### What this task involves
From the listing below, pull out the lines that hold "empty".

## BEGIN Material shown

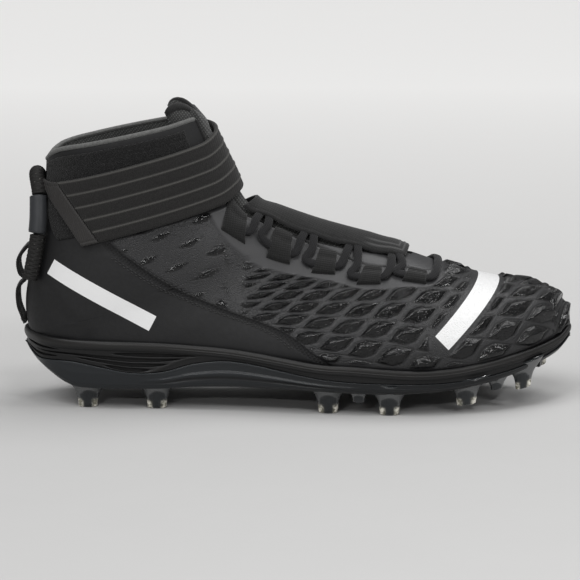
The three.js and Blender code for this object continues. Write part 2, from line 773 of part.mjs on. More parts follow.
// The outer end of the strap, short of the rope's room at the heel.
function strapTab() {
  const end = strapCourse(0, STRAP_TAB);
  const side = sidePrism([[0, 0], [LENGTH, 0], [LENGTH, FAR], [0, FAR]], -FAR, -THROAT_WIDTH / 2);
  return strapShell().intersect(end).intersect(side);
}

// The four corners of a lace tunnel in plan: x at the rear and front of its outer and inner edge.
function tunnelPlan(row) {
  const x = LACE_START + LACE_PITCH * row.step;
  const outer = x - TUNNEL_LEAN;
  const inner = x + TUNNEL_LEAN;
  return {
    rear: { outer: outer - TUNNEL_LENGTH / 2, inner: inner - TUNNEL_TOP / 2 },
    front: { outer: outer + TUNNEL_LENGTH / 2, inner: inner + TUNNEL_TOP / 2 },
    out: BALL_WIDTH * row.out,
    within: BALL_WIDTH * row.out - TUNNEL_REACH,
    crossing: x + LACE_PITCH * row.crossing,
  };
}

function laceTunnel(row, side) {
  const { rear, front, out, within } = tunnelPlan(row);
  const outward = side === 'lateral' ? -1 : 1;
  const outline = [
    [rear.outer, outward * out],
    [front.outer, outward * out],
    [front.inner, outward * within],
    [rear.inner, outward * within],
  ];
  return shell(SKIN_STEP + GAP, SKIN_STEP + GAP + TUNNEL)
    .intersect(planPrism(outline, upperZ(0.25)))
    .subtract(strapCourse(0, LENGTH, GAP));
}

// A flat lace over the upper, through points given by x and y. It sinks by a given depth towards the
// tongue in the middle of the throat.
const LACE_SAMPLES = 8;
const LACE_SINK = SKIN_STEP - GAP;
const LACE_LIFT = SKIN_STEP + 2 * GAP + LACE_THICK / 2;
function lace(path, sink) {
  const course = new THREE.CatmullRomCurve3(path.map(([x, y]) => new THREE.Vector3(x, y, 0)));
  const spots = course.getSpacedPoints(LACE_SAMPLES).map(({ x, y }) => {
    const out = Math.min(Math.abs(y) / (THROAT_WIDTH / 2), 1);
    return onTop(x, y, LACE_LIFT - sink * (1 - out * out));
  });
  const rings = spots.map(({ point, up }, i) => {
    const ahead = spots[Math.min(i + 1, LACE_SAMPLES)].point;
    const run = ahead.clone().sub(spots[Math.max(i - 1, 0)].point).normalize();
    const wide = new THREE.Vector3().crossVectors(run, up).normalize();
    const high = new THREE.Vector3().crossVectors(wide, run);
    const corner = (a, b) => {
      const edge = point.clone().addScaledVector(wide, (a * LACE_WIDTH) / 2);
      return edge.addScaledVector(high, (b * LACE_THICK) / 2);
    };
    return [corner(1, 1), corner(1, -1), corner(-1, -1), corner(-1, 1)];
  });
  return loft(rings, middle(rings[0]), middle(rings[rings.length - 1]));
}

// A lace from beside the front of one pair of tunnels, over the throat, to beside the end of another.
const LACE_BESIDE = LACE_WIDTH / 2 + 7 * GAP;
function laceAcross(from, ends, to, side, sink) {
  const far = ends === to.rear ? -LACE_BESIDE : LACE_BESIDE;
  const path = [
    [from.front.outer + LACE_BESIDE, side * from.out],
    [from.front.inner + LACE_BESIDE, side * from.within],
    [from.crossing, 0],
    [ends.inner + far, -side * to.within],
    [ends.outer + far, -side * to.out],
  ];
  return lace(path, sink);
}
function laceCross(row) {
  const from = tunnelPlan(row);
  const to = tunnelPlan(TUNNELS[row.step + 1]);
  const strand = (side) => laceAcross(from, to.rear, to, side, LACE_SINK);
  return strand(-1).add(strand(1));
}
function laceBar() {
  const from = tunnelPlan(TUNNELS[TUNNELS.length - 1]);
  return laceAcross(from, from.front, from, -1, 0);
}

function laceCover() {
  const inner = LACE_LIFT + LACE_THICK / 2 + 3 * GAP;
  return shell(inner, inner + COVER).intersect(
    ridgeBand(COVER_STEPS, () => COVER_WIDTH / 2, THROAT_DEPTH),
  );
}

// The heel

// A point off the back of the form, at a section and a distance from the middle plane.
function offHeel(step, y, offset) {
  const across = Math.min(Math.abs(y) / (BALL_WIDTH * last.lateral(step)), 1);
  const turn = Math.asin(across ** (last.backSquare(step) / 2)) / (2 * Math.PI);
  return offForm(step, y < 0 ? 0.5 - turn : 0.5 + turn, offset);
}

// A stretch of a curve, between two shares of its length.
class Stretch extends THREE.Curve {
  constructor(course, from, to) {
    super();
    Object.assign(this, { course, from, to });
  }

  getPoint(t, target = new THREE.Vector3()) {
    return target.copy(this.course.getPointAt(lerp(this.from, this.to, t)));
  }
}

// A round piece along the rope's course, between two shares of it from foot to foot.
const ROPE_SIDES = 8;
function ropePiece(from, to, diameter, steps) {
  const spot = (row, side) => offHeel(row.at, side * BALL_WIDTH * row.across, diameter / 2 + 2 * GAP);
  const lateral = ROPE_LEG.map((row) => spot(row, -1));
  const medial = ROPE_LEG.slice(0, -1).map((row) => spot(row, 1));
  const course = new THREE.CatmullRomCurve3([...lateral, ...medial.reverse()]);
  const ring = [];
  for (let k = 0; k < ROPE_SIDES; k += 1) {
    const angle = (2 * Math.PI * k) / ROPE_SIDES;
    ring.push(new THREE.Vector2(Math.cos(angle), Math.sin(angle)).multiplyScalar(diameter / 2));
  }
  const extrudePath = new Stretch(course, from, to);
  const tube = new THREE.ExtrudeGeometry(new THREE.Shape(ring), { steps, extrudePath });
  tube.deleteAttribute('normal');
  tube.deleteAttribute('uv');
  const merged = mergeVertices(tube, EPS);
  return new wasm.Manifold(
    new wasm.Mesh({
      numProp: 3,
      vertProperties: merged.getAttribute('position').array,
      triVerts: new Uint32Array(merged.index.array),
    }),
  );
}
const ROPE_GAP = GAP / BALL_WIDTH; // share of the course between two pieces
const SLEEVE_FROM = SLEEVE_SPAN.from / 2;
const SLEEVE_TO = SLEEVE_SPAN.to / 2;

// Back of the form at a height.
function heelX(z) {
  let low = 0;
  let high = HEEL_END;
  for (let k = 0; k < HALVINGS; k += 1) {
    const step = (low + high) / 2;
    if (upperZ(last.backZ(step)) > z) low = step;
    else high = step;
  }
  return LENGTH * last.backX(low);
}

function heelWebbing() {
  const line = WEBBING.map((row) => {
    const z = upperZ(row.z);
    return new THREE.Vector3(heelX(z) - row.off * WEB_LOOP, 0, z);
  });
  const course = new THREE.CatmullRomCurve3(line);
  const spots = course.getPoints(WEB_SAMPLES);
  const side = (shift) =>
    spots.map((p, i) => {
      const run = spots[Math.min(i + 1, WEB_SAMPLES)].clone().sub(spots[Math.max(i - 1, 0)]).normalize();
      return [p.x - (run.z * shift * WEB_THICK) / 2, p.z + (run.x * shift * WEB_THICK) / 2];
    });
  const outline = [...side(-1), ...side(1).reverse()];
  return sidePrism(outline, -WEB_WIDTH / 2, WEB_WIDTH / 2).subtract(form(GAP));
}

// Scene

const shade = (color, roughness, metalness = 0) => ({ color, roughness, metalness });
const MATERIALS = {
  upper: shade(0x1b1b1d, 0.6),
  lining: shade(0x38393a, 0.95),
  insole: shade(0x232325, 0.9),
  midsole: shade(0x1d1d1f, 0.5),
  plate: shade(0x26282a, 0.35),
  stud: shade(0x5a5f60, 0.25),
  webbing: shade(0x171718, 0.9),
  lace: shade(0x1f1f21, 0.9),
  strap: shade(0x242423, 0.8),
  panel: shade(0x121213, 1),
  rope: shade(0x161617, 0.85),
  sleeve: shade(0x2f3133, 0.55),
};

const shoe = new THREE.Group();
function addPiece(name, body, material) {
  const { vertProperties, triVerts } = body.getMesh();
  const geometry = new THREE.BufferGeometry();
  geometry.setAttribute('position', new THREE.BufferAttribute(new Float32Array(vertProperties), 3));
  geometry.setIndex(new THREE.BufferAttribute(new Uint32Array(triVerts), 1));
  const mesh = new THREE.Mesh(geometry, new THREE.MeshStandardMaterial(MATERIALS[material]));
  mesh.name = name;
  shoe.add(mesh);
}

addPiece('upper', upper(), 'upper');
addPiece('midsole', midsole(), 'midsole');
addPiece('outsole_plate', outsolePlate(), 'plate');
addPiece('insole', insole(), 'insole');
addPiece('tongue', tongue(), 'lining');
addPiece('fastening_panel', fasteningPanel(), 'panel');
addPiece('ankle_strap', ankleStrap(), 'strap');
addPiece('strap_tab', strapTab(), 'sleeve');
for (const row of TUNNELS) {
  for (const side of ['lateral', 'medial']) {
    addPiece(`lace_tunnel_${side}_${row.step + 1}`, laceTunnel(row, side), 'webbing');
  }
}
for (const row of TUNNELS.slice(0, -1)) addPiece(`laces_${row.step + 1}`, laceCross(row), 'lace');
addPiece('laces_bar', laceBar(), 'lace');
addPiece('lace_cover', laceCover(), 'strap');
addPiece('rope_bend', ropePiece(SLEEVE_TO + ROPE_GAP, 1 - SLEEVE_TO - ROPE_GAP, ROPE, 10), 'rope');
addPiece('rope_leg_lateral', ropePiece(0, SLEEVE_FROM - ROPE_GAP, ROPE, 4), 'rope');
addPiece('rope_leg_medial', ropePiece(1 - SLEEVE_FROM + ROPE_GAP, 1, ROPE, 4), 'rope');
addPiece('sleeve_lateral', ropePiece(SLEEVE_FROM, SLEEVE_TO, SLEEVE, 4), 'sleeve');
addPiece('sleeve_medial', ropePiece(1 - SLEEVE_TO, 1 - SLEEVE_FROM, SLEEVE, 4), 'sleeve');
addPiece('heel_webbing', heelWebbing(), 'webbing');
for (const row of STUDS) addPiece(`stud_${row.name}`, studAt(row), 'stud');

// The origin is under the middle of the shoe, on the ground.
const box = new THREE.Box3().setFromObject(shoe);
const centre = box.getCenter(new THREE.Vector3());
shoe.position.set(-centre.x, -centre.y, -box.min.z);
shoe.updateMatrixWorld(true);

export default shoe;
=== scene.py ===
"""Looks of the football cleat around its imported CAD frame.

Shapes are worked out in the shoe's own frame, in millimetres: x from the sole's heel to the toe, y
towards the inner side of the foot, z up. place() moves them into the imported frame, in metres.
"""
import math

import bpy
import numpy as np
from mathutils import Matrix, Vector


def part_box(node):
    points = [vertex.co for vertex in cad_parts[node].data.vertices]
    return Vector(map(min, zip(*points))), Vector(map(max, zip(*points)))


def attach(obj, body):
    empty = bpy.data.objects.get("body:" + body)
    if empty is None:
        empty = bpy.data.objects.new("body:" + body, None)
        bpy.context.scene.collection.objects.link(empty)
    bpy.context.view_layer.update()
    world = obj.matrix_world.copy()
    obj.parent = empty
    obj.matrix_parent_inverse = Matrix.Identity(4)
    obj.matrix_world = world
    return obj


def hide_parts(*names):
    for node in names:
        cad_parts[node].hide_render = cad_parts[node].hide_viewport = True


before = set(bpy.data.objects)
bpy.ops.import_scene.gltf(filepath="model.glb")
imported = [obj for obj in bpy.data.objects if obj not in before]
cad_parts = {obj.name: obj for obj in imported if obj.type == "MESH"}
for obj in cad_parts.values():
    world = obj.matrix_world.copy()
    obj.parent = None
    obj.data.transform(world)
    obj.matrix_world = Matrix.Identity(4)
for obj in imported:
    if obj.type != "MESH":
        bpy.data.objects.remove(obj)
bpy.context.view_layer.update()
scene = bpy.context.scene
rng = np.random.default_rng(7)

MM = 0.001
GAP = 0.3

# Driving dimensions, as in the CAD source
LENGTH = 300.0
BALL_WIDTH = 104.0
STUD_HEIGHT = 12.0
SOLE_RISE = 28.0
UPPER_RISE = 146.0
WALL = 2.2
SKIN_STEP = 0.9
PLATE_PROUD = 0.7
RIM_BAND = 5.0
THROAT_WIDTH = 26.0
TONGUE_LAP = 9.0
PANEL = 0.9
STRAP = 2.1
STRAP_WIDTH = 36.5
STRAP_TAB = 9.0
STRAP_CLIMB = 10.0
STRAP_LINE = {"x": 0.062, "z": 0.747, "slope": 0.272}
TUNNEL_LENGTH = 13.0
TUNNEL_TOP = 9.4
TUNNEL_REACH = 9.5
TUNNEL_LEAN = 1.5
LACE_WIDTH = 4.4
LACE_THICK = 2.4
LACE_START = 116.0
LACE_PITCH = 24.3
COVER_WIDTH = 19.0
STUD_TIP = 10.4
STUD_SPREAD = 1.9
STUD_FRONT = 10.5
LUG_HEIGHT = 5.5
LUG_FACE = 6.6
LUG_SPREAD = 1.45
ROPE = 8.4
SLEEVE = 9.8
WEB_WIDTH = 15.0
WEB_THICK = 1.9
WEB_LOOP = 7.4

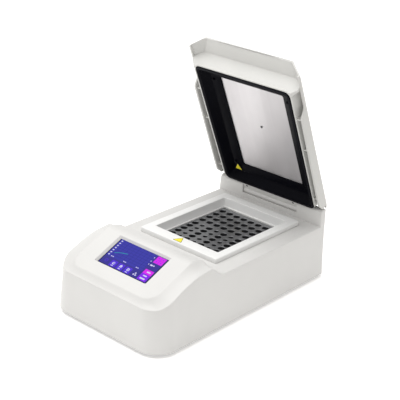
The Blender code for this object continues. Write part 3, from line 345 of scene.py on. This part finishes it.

## END Material shown

### In response
    empty = bpy.data.objects.get("body:" + body)
    if empty is None:
        empty = bpy.data.objects.new("body:" + body, None)
        bpy.context.scene.collection.objects.link(empty)
    obj.parent = empty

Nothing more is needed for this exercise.